I think that once there are influence projects to consume influence, influence acquisition should be easier to balance. I would be hesitant to try to balance it with only policies, only to have to totally re-balance it later once we do influence projects. Especially if we are set on having influence projects as a thing.
For balancing I am thinking that maybe policies should have an influence upkeep cost as well in addition to an adoption cost.
I do agree that policy adoption should scale with empire size. I am not sure (and you say probably) that this should be population. Perhaps number of planets or specifically colonies owned.
What are design principles for this you see as essential?
Policies can be adopted and cancelled, so can have negative and weird effects, unlike techs, which can only have good effects. Players shouldn't be changing policies every turn. Many of the bonuses that are currently given by having a tech researched should instead be given by a policy that that tech unlocks. Many policies should be contextually but not always very helpful, or sometimes detrimental, depending on a player's game strategy.
I would like some clarification here: when you say can have negative effects, do you mean that they can sometimes include negative effects of that they should always include negative effects, because this was a point of debate previously. I personally think that there should be some objectively "good" policies, particularly later game policies, so that players are encouraged to switch out older policies for newer ones. However we need more policies first.
So maybe it should take multiple turns to change policies. I could see it being implimented as an influence project with the player being able to enqueue the adoption of an appropriate replacement policy once a cancellation has been enqueued first. However that would be dependent on an influence project mechanic being in place first, so maybe save that specific implementation for later.
So maybe we should focus on economic policies that replace the bonuses that techs currently give us.
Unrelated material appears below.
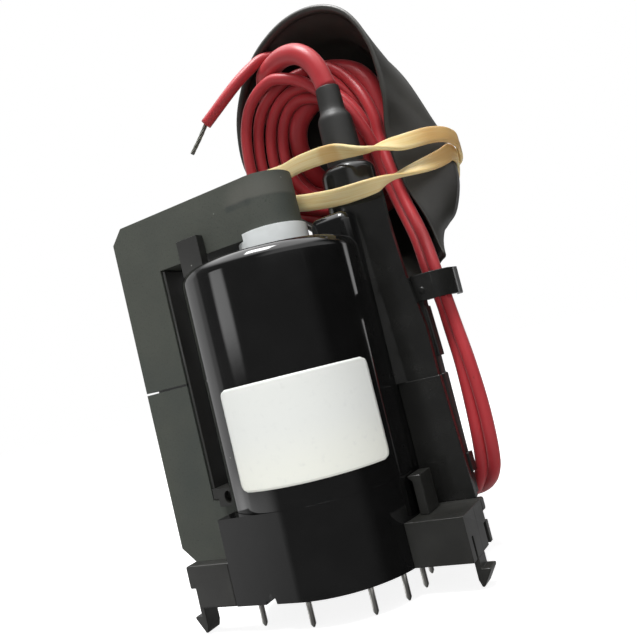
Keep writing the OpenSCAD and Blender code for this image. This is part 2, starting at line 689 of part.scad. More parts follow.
module focus_block() color(black) difference() {
    soft_box([focus_left, focus_front, focus_low], [focus_right, focus_front + focus_depth, focus_top],
        focus_round);
    at_case() cylinder(r = case_r, h = reach);
    tower_solid();
    tower_core(0);
    rear_box(-1);
}

// Knob on a round boss on the back of the focus block, at height z.
module knob(z) color(black) translate([(focus_left + focus_right) / 2, focus_front + focus_depth, z])
    rotate([-90, 0, 0]) difference() {
        union() {
            cylinder(d = boss_d, h = boss_l);
            cylinder(d = knob_d, h = boss_l + knob_l);
        }
        translate([-knob_d, -driver_w / 2, boss_l + knob_l - driver_h]) cube([2 * knob_d, driver_w,
            knob_l]);
    }

module label() color("white") intersection() {
    at_case() difference() {
        translate([0, 0, label_z]) cylinder(r = case_r + label_t, h = label_h);
        cylinder(r = case_r, h = reach);
    }
    at_case() linear_extrude(reach) polygon([[0, 0], for (i = [0:3])
        let(a = label_from + (label_to - label_from) * i / 3) 2 * case_d * [cos(a), sin(a)]]);
}

module lead_boot() color([0.2, 0.2, 0.2]) translate([tower_x, tower_y, tower_top]) {
    cylinder(r = boot_r, h = boot_wide_top - tower_top);
    translate([0, 0, boot_wide_top - tower_top]) cylinder(r1 = boot_r, r2 = sleeve_d / 2, h = boot_cone);
    cylinder(d = sleeve_d, h = sleeve_top - tower_top);
}

module hv_lead() color(red) tube(smooth_open(hv_route, 2), hv_d, 10, [0, 1, 0]);

module focus_lead() color(red)
    tube(smooth_open(pair_route(1), 2), lead_d, 8, [0, 1, 0]);

module screen_lead() color(red)
    tube(smooth_open(pair_route(-1), 2), lead_d, 8, [0, 1, 0]);

// Coiled leads as one oblong hank with round ends, standing on edge inside the cap.
module oblong(r) {
    for (z = [hank_low, hank_high]) translate([hank_x, z]) circle(r);
    translate([hank_x - r, hank_low]) square([2 * r, hank_high - hank_low]);
}
module lead_hank() color(red) translate([0, hank_front + hank_depth, 0]) rotate([90, 0, 0])
    linear_extrude(hank_depth) difference() {
        oblong(hank_r);
        oblong(hank_hole_r);
    }

module loose_end() color(red) tube(smooth_open(loose_route, 2), lead_d, 8, [0, 1, 0]);

module bare_wire() color("silver") tube(smooth_open(wire_route, 2), wire_d, 8, [0, 1, 0]);

// Rings of the cap's skin: straight from rim to waist, then a dome to the apex, moved in by `inset`.
function inward(p, c, inset) = p + inset * unit(c - p);
function cap_rings(inset) = let(rim = smooth_loop([for (p = cap_rim) inward(p, cap_middle, inset)], 2),
    waist = smooth_loop([for (p = cap_waist) inward(p, cap_core, inset)], 2),
    apex = inward(cap_apex, cap_core, inset),
    n = len(rim)) [for (i = [0:2]) for (j = [0:n - 1]) rim[j] + (waist[j] - rim[j]) * sin(i * 30),
    for (i = [0:4]) for (j = [0:n - 1])
        cap_core + (waist[j] - cap_core) * cos(i * 20) + (apex - cap_core) * sin(i * 20),
    apex];

module anode_cap() color([0.12, 0.12, 0.12]) {
    n = 2 * len(cap_rim);
    rows = 8;
    skin = n * rows;
    polyhedron(concat(cap_rings(0), cap_rings(cap_wall)), concat(
        [for (f = skin_faces(rows, n, false)) [f[0], f[2], f[1]]],
        [for (j = [0:n - 1]) [skin, skin - n + (j + 1) % n, skin - n + j]],
        [for (f = skin_faces(rows, n, false)) [for (k = f) k + skin + 1]],
        [for (j = [0:n - 1]) [2 * skin + 1, 2 * skin + 1 - n + j, 2 * skin + 1 - n + (j + 1) % n]],
        [for (j = [0:n - 1]) let(k = (j + 1) % n) each
            [[j, k, skin + 1 + k], [j, skin + 1 + k, skin + 1 + j]]]));
}

module anode_contact() color("silver") translate(contact_at)
    rotate([-90, 0, 0]) cylinder(d = contact_d, h = contact_t);

module rubber_band() color([0.85, 0.78, 0.58]) ribbon(smooth_loop(band_route, 3), band_w, band_t);

core_upper();
core_lower();
gap_spacer();
bobbin_tube();
case_body();
winding_compartment();
hv_tower();
tower_foot();
back_plate();
latch_upper();
latch_lower();
core_post();
core_cradle();
window_wall();
base_skirt();
base_lip();
side_block();
block_post();
rear_block();
cable_clip();
hook_left();
hook_right();
resin_fill();
pin(pin_angles[0], corner_pin_out);  // pin_01
pin(pin_angles[1], 0);  // pin_02
pin(pin_angles[2], 0);  // pin_03
pin(pin_angles[3], 0);  // pin_04
pin(pin_angles[4], 0);  // pin_05
pin(pin_angles[5], 0);  // pin_06
pin(pin_angles[6], 0);  // pin_07
pin(pin_angles[7], 0);  // pin_08
pin(pin_angles[8], 0);  // pin_09
pin(pin_angles[9], 0);  // pin_10
focus_block();
knob(focus_knob_z);  // focus_knob
knob(screen_knob_z);  // screen_knob
label();
lead_boot();
hv_lead();
focus_lead();
screen_lead();
lead_hank();
loose_end();
bare_wire();
anode_cap();
anode_contact();
rubber_band();
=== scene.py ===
"""Looks of a flyback transformer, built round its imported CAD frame. Lengths are written in millimetres."""

import json
from math import cos, pi, radians, sin, sqrt

import bmesh
import bpy
import numpy as np
from mathutils import Matrix, Vector


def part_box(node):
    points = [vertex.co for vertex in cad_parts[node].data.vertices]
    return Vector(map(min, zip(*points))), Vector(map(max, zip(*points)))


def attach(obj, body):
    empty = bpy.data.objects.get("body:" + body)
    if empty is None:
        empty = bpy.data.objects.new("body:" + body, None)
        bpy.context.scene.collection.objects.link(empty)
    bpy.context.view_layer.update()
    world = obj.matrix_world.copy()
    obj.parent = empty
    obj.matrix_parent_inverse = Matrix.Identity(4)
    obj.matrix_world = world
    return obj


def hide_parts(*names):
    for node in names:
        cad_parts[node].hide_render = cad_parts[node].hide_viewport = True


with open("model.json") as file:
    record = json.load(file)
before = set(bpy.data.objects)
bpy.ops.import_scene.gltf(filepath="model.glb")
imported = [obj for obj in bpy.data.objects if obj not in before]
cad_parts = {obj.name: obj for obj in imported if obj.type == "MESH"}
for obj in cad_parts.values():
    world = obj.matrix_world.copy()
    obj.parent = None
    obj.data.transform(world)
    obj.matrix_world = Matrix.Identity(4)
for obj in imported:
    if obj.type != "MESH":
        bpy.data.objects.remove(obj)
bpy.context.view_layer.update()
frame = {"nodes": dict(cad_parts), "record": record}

NODES = frame["nodes"]
MM = 0.001
BODY = "root"


def mm(points):
    return [Vector(p) * MM for p in points]


def linear(*rgb):
    """A colour written in 0-255 screen values, as a shader takes it."""
    return tuple((c / 255 / 12.92 if c <= 10 else ((c / 255 + 0.055) / 1.055) ** 2.4) for c in rgb)


# ---------------------------------------------------------------- camera

CAMERA_AT = (67.76, -116.35, 36.52)
CAMERA_ANGLES = (28.23, 3.93, 13.91)  # turned to the left, raised, and leaning, in degrees
CAMERA_LENS = 39.48


def make_camera():
    turn, rise, lean = (radians(a) for a in CAMERA_ANGLES)
    forward = Vector((-sin(turn) * cos(rise), cos(turn) * cos(rise), sin(rise)))
    right = Vector((cos(turn), sin(turn), 0))
    up = right.cross(forward)
    camera = bpy.data.objects.new("camera", bpy.data.cameras.new("camera"))
    bpy.context.scene.collection.objects.link(camera)
    across, above = cos(lean) * right - sin(lean) * up, sin(lean) * right + cos(lean) * up
    heading = Matrix((across, above, -forward)).transposed().to_4x4()
    camera.matrix_world = Matrix.Translation(Vector(CAMERA_AT) * MM) @ heading
    camera.data.sensor_width = 36
    camera.data.lens = CAMERA_LENS
    camera.data.clip_start, camera.data.clip_end = 0.005, 20
    bpy.context.scene.camera = camera


make_camera()


# ---------------------------------------------------------------- curves and tubes

def through(a, b, c, d, t):
    """The point a share t of the way from b to c, on a smooth curve that comes from a and goes on to d."""
    return 0.5 * (2 * b + (c - a) * t + (2 * a - 5 * b + 4 * c - d) * t * t + (3 * b - a - 3 * c + d) * t ** 3)


def smooth(points, steps, closed=False):
    """Points of a smooth curve through the given ones, as a numpy array."""
    p, n, out = np.array([tuple(q) for q in points], float), len(points), []
    for i in range(n if closed else n - 1):
        a, b, c, d = ((p[(i + k) % n] for k in (-1, 0, 1, 2)) if closed else
                      (p[min(max(i + k, 0), n - 1)] for k in (-1, 0, 1, 2)))
        out += [through(a, b, c, d, j / steps) for j in range(steps)]
    return np.array(out if closed else out + [p[-1]])


def even(points, step):
    """The same open line with its points an even step apart."""
    p = np.asarray(points, float)
    s = np.concatenate([[0], np.cumsum(np.linalg.norm(np.diff(p, axis=0), axis=1))])
    count = max(2, round(s[-1] / step)) + 1
    at = np.linspace(0, s[-1], count)
    return np.stack([np.interp(at, s, p[:, k]) for k in range(3)], 1)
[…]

Personally I'd split your centralization policy into an "Industrial Centralization" and an "Academic Centralization" policy. I might also include a "Media Centralization" policy for influence as well. I'd make each one increase the construction by 2 reduce supply by 0.5 and stockpile by 1.
In line with policies being contextually helpful, I have been thinking that "Distributed Thought Computing" should be a policy and apply only to telepathic species. Maybe with "Divided Attenuation Labor" as a policy that gives telepathic species a similar latent production boost and "Subconscious Dream Network" as a policy that gives a similar latent telepathic influence boost. All three could be unlocked by the same technology "Distributed Psionic Networks" (just re-name the original tech and make it unlock the policies). Likewise, a conditional "Hostile Environmental Automation" for increased production on hostile environment planets, "Hostile Environmental Probes" for increased research on hostile planets and "Hostile Environmental Entertainment" for increased influence on hostile planets. I presume they would all be economic policies, and so would go in the same slot.
What are design principles for this that you'd like, but maybe aren't essential?
Species should have policies they like or dislike, and have happiness and empire opinions (or something similar) adjusted depending on what policies empires have in place and who controls their planet. Empires should be able to trade influence like a currency whenever a trade system is implemented.
Species having policies that like/dislike has already been brought up in the species values discussion, especially in relation to an opinion mechanic. I was already thinking of trading from the production stockpile and currently have a proposed influence project that would allow players to gift production from their stockpile to each other.